I don't use a wheelchair at all, but I see value in having laws that mandate accessibility. Public policy needs to be set on the basis of societal goals, not individual impulses.
I fail to see how that should make a passive low-bandwidth data source prevail over active high- under any circumstances.
Radio is used more frequently in poorer and more rural communities.
In the US? Do you have data for this? Do those communities even have cell coverage?
> 90 percent of Americans over age 12 listen to AM/FM radio at least once a week — down 2 percent since 2009. (This does not include public media, which Pew covered in a separate fact sheet.)

Source: https://www.niemanlab.org/2018/07/am-fm-radio-holds-strong-f...

Once a week vs once an hour gives us clear winner.

https://nypost.com/2017/11/08/americans-check-their-phones-8...

Frequency of use doesn’t equate to importance.

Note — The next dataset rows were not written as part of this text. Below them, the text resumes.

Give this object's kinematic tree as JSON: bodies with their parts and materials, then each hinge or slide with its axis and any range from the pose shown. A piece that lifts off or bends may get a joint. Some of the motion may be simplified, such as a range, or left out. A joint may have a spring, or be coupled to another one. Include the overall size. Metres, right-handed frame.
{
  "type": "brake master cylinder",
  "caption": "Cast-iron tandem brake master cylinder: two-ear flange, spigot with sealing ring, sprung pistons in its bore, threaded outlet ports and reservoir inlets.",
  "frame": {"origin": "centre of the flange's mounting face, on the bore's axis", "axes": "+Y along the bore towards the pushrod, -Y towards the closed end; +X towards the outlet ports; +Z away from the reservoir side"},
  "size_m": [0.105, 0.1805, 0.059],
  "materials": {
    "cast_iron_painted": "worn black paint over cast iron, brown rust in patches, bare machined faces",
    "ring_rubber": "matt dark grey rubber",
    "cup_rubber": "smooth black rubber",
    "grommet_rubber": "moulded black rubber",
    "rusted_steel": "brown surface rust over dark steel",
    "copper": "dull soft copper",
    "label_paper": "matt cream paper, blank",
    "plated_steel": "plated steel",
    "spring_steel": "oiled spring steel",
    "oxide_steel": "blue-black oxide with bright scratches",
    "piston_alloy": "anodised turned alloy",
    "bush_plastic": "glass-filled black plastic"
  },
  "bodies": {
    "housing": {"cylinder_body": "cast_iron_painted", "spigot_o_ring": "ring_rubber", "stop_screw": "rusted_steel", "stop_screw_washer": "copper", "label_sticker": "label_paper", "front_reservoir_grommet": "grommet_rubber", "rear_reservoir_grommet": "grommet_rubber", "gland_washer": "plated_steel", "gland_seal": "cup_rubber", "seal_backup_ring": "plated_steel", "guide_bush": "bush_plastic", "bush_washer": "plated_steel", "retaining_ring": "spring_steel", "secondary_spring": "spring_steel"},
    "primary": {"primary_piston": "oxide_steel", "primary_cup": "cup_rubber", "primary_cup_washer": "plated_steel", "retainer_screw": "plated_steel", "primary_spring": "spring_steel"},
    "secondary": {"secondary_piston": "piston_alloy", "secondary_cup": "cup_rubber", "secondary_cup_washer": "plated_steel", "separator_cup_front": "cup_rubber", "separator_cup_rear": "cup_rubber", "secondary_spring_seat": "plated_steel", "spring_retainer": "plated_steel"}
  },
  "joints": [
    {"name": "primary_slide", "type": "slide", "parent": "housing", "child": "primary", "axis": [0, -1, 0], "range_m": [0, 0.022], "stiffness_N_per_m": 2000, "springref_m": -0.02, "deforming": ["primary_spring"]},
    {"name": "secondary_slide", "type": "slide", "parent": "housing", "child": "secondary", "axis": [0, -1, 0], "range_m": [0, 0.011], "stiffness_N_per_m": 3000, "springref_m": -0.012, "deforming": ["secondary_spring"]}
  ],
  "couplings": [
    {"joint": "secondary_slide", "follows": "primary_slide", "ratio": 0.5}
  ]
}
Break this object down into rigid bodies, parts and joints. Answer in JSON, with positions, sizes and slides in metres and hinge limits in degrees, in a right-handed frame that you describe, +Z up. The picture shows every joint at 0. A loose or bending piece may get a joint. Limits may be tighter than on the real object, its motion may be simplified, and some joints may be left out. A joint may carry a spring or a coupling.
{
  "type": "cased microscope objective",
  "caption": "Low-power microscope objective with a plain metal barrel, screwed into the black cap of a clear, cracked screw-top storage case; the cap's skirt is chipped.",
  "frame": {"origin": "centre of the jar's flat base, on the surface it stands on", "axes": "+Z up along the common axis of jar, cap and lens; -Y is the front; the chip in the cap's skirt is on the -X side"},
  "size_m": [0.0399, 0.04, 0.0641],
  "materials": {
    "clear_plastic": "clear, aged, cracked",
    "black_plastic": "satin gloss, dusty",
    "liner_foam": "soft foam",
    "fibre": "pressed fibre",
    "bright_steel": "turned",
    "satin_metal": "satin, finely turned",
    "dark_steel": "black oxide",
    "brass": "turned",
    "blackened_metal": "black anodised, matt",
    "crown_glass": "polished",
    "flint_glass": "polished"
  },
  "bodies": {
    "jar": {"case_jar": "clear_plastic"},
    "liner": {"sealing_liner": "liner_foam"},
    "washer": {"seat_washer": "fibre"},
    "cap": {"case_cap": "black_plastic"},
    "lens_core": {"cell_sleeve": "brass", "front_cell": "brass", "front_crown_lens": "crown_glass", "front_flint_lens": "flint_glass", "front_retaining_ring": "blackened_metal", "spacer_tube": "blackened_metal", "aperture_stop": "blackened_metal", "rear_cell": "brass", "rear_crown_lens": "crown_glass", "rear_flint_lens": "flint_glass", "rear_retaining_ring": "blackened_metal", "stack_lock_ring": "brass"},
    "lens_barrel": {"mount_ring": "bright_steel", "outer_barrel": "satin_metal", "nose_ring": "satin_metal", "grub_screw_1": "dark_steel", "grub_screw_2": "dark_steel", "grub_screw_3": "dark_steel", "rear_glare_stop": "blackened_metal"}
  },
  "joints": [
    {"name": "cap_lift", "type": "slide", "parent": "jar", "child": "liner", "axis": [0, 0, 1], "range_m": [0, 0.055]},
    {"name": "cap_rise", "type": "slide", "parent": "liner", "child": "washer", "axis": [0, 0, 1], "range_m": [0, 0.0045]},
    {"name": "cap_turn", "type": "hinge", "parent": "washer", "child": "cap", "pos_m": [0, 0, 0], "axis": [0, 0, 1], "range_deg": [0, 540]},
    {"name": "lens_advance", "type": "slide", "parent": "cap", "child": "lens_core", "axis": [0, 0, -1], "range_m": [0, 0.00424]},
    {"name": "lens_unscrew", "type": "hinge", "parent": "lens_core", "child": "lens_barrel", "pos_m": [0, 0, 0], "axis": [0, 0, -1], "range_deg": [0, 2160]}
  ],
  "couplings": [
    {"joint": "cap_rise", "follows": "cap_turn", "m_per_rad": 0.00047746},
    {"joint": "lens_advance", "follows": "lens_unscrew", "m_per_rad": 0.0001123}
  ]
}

Example: checking 100 phone notifications about spam email is probably less important to society than a radio alert about a tornado warning.

Good thing tornado warning is now a loud mobile phone alert.

I'd expect people mostly listen to radio because they are bored while driving, which has about as much "importance".

It didn't say once a week, it said 90% at least once a week. It could be that 89% listen for 4 hours every day. Likewise, 12 minutes for checking the phone was an average. It could be 1% of people staring at their phone every waking hour.

I doubt it's either of those things. We can't begin to make quantitative comparisons with those bare facts. I just thought we could make a very simple qualitative deduction--that terrestrial radio is far more popular than many people believe.